Required task.
Every line below that holds the string "included" should be copied out.

>> Start Information provided

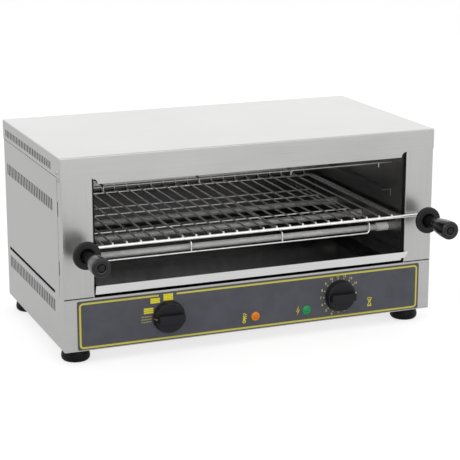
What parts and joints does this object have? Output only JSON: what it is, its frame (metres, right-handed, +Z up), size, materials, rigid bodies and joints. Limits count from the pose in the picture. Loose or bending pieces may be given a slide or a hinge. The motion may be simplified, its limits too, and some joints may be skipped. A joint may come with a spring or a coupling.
{
  "type": "toaster grill",
  "caption": "Open-fronted counter-top toaster grill: brushed steel case, pull-out wire rack with two black grips, crumb tray, quartz heating tubes, selector and timer knobs.",
  "frame": {"origin": "on the surface the feet stand on, at the centre of the footprint with the grips and the cable gland included", "axes": "+X to the right seen from the front, +Y to the back, +Z up"},
  "size_m": [0.646, 0.473, 0.333],
  "materials": {
    "brushed_steel": "brushed",
    "liner_steel": "satin, dulled by heat",
    "reflector": "semi-polished",
    "tray_steel": "satin",
    "wire_steel": "bright wire",
    "quartz": "milky quartz",
    "heater_wire": "oxidised resistance wire",
    "ceramic": "unglazed",
    "handle_plastic": "black, glossy",
    "knob_plastic": "black, satin",
    "overlay": "dark grey film, satin",
    "black_plastic": "moulded",
    "orange_lens": "clear tinted",
    "green_lens": "clear tinted",
    "foot_rubber": "moulded",
    "bright_metal": "zinc plated"
  },
  "bodies": {
    "case": {"back_panel": "brushed_steel", "back_screws": "bright_metal", "base_plate": "brushed_steel", "base_shell": "brushed_steel", "cable_gland": "black_plastic", "case_screws": "bright_metal", "cavity_back": "liner_steel", "control_overlay": "overlay", "foot_nuts": "bright_metal", "foot_screws": "bright_metal", "gland_nut": "black_plastic", "green_lamp_lens": "green_lens", "lamp_housings": "black_plastic", "left_cavity_wall": "liner_steel", "left_front_foot": "foot_rubber", "left_lower_guide": "liner_steel", "left_post": "brushed_steel", "left_rear_foot": "foot_rubber", "left_side_panel": "brushed_steel", "left_tray_runner": "liner_steel", "left_upper_guide": "liner_steel", "lower_guard": "wire_steel", "lower_quartz_tubes": "quartz", "lower_windings": "heater_wire", "orange_lamp_lens": "orange_lens", "right_cavity_wall": "liner_steel", "right_front_foot": "foot_rubber", "right_lower_guide": "liner_steel", "right_post": "brushed_steel", "right_rear_foot": "foot_rubber", "right_side_panel": "brushed_steel", "right_tray_runner": "liner_steel", "right_upper_guide": "liner_steel", "selector_switch": "black_plastic", "terminal_block": "black_plastic", "timer_unit": "black_plastic", "top_cover": "brushed_steel", "tube_caps": "ceramic", "upper_guard": "wire_steel", "upper_quartz_tubes": "quartz", "upper_reflector": "reflector", "upper_windings": "heater_wire"},
    "rack": {"wire_rack": "wire_steel", "left_handle_shield": "handle_plastic", "right_handle_shield": "handle_plastic", "left_grip": "handle_plastic", "right_grip": "handle_plastic", "shield_collars": "bright_metal", "grip_nuts": "bright_metal"},
    "tray": {"crumb_tray": "tray_steel"},
    "selector": {"selector_knob": "knob_plastic", "selector_shaft": "bright_metal"},
    "timer": {"timer_knob": "knob_plastic", "timer_shaft": "bright_metal"}
  },
  "joints": [
    {"name": "rack_slide", "type": "slide", "parent": "case", "child": "rack", "axis": [0, -1, 0], "range_m": [0, 0.22]},
    {"name": "tray_slide", "type": "slide", "parent": "case", "child": "tray", "axis": [0, -1, 0], "range_m": [0, 0.24]},
    {"name": "selector_turn", "type": "hinge", "parent": "case", "child": "selector", "pos_m": [-0.1486, -0.1225, 0.0642], "axis": [0, 1, 0], "range_deg": [0, 90]},
    {"name": "timer_turn", "type": "hinge", "parent": "case", "child": "timer", "pos_m": [0.1518, -0.1225, 0.0648], "axis": [0, 1, 0], "range_deg": [0, 330]}
  ]
}
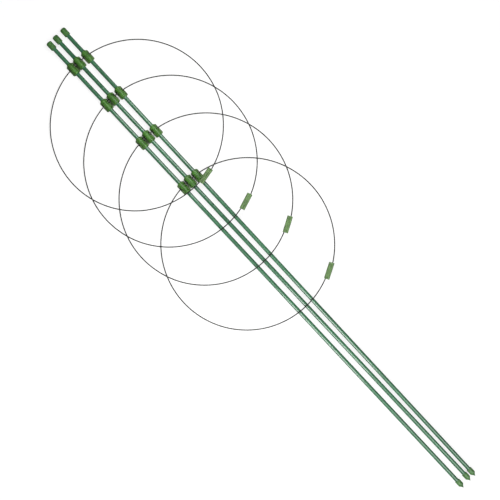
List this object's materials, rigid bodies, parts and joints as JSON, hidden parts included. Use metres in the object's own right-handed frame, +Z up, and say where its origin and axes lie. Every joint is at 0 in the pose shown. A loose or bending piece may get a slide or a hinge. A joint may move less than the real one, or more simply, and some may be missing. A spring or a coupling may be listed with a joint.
{
  "type": "climbing plant support",
  "caption": "Folding support for climbing plants: coated stakes with caps and ground tips, joined by wire rings that slide and fold on clips.",
  "frame": {"origin": "centre of the support's box on the surface below it, as it lies folded on its clips", "axes": "+X along the stakes from the caps to the ground tips, +Y across them to the side of the rings' sleeves, +Z up from the surface, square to the folded rings and stakes"},
  "size_m": [1.2013, 0.3443, 0.0281],
  "materials": {
    "bare_steel": "drawn",
    "stake_coating": "satin",
    "cap_plastic": "satin",
    "tip_plastic": "satin",
    "clip_plastic": "satin",
    "ring_wire": "satin",
    "sleeve_plastic": "satin"
  },
  "bodies": {
    "middle_stake": {"middle_stake_tube": "bare_steel", "middle_stake_coating": "stake_coating", "middle_stake_cap": "cap_plastic", "middle_ground_tip": "tip_plastic"},
    "left_stake": {"left_stake_tube": "bare_steel", "left_stake_coating": "stake_coating", "left_stake_cap": "cap_plastic", "left_ground_tip": "tip_plastic"},
    "right_stake": {"right_stake_tube": "bare_steel", "right_stake_coating": "stake_coating", "right_stake_cap": "cap_plastic", "right_ground_tip": "tip_plastic"},
    "clip_1_middle": {"clip_1_middle": "clip_plastic"},
    "clip_1_left": {"clip_1_left": "clip_plastic"},
    "clip_1_right": {"clip_1_right": "clip_plastic"},
    "ring_1": {"ring_1": "ring_wire"},
    "ring_1_sleeve": {"ring_1_sleeve": "sleeve_plastic"},
    "clip_2_middle": {"clip_2_middle": "clip_plastic"},
    "clip_2_left": {"clip_2_left": "clip_plastic"},
    "clip_2_right": {"clip_2_right": "clip_plastic"},
    "ring_2": {"ring_2": "ring_wire"},
    "ring_2_sleeve": {"ring_2_sleeve": "sleeve_plastic"},
    "clip_3_middle": {"clip_3_middle": "clip_plastic"},
    "clip_3_left": {"clip_3_left": "clip_plastic"},
    "clip_3_right": {"clip_3_right": "clip_plastic"},
    "ring_3": {"ring_3": "ring_wire"},
    "ring_3_sleeve": {"ring_3_sleeve": "sleeve_plastic"},
    "clip_4_middle": {"clip_4_middle": "clip_plastic"},
    "clip_4_left": {"clip_4_left": "clip_plastic"},
    "clip_4_right": {"clip_4_right": "clip_plastic"},
    "ring_4": {"ring_4": "ring_wire"},
    "ring_4_sleeve": {"ring_4_sleeve": "sleeve_plastic"}
  },
  "joints": [
    {"name": "left_stake_slide", "type": "slide", "parent": "middle_stake", "child": "left_stake", "axis": [1, -0.0004, 0], "range_m": [-0.6, 0.02]},
    {"name": "right_stake_slide", "type": "slide", "parent": "middle_stake", "child": "right_stake", "axis": [1, -0.005, 0], "range_m": [-0.6, 0.02]},
    {"name": "ring_1_height", "type": "slide", "parent": "middle_stake", "child": "clip_1_middle", "axis": [1, 0.0013, 0], "range_m": [-0.02, 0.0355]},
    {"name": "clip_1_left_height", "type": "slide", "parent": "middle_stake", "child": "clip_1_left", "axis": [1, -0.0004, 0], "range_m": [-0.02002, 0.03553]},
    {"name": "clip_1_right_height", "type": "slide", "parent": "middle_stake", "child": "clip_1_right", "axis": [1, -0.005, 0], "range_m": [-0.02002, 0.03553]},
    {"name": "ring_1_fold", "type": "hinge", "parent": "clip_1_middle", "child": "ring_1", "pos_m": [-0.5315, 0, 0.0028], "axis": [0, -1, 0], "range_deg": [0, 86.21]},
    {"name": "ring_1_sleeve_slide", "type": "hinge", "parent": "ring_1", "child": "ring_1_sleeve", "pos_m": [-0.36137, 0, 0.01406], "axis": [-0.066, 0, 0.9978], "range_deg": [0, 10]},
    {"name": "ring_2_height", "type": "slide", "parent": "middle_stake", "child": "clip_2_middle", "axis": [1, 0.0013, 0], "range_m": [-0.0355, 0.038]},
    {"name": "clip_2_left_height", "type": "slide", "parent": "middle_stake", "child": "clip_2_left", "axis": [1, -0.0004, 0], "range_m": [-0.03553, 0.03804]},
    {"name": "clip_2_right_height", "type": "slide", "parent": "middle_stake", "child": "clip_2_right", "axis": [1, -0.005, 0], "range_m": [-0.03553, 0.03804]},
    {"name": "ring_2_fold", "type": "hinge", "parent": "clip_2_middle", "child": "ring_2", "pos_m": [-0.4346, 0, 0.0028], "axis": [0, -1, 0], "range_deg": [0, 86.66]},
    {"name": "ring_2_sleeve_slide", "type": "hinge", "parent": "ring_2", "child": "ring_2_sleeve", "pos_m": [-0.26439, 0, 0.01273], "axis": [-0.0583, 0, 0.9983], "range_deg": [0, 10]},
    {"name": "ring_3_height", "type": "slide", "parent": "middle_stake", "child": "clip_3_middle", "axis": [1, 0.0013, 0], "range_m": [-0.038, 0.047]},
    {"name": "clip_3_left_height", "type": "slide", "parent": "middle_stake", "child": "clip_3_left", "axis": [1, -0.0004, 0], "range_m": [-0.03804, 0.04705]},
    {"name": "clip_3_right_height", "type": "slide", "parent": "middle_stake", "child": "clip_3_right", "axis": [1, -0.005, 0], "range_m": [-0.03804, 0.04705]},
    {"name": "ring_3_fold", "type": "hinge", "parent": "clip_3_middle", "child": "ring_3", "pos_m": [-0.3324, 0, 0.0028], "axis": [0, -1, 0], "range_deg": [0, 87.11]},
    {"name": "ring_3_sleeve_slide", "type": "hinge", "parent": "ring_3", "child": "ring_3_sleeve", "pos_m": [-0.16212, 0, 0.01141], "axis": [-0.0505, 0, 0.9987], "range_deg": [0, 10]},
    {"name": "ring_4_height", "type": "slide", "parent": "middle_stake", "child": "clip_4_middle", "axis": [1, 0.0013, 0], "range_m": [-0.047, 0.17]},
    {"name": "clip_4_left_height", "type": "slide", "parent": "middle_stake", "child": "clip_4_left", "axis": [1, -0.0004, 0], "range_m": [-0.04705, 0.17017]},
    {"name": "clip_4_right_height", "type": "slide", "parent": "middle_stake", "child": "clip_4_right", "axis": [1, -0.005, 0], "range_m": [-0.04705, 0.17017]},
    {"name": "ring_4_fold", "type": "hinge", "parent": "clip_4_middle", "child": "ring_4", "pos_m": [-0.2116, 0, 0.0028], "axis": [0, -1, 0], "range_deg": [0, 87.55]},
    {"name": "ring_4_sleeve_slide", "type": "hinge", "parent": "ring_4", "child": "ring_4_sleeve", "pos_m": [-0.04126, 0, 0.01008], "axis": [-0.0427, 0, 0.9991], "range_deg": [0, 10]}
  ],
  "couplings": [
    {"joint": "clip_1_left_height", "follows": "ring_1_height", "ratio": 1},
    {"joint": "clip_1_right_height", "follows": "ring_1_height", "ratio": 1},
    {"joint": "clip_2_left_height", "follows": "ring_2_height", "ratio": 1},
    {"joint": "clip_2_right_height", "follows": "ring_2_height", "ratio": 1},
    {"joint": "ring_2_fold", "follows": "ring_1_fold", "ratio": 1.0052},
    {"joint": "clip_3_left_height", "follows": "ring_3_height", "ratio": 1},
    {"joint": "clip_3_right_height", "follows": "ring_3_height", "ratio": 1},
    {"joint": "ring_3_fold", "follows": "ring_1_fold", "ratio": 1.0103},
    {"joint": "clip_4_left_height", "follows": "ring_4_height", "ratio": 1},
    {"joint": "clip_4_right_height", "follows": "ring_4_height", "ratio": 1},
    {"joint": "ring_4_fold", "follows": "ring_1_fold", "ratio": 1.0155}
  ]
}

>> End Information provided

Complete answer.
  "frame": {"origin": "on the surface the feet stand on, at the centre of the footprint with the grips and the cable gland included", "axes": "+X to the right seen from the front, +Y to the back, +Z up"},
List this object's materials, rigid bodies, parts and joints as JSON, hidden parts included. Use metres in the object's own right-handed frame, +Z up, and say where its origin and axes lie. Every joint is at 0 in the pose shown. A loose or bending piece may get a slide or a hinge. A joint may move less than the real one, or more simply, and some may be missing. A spring or a coupling may be listed with a joint.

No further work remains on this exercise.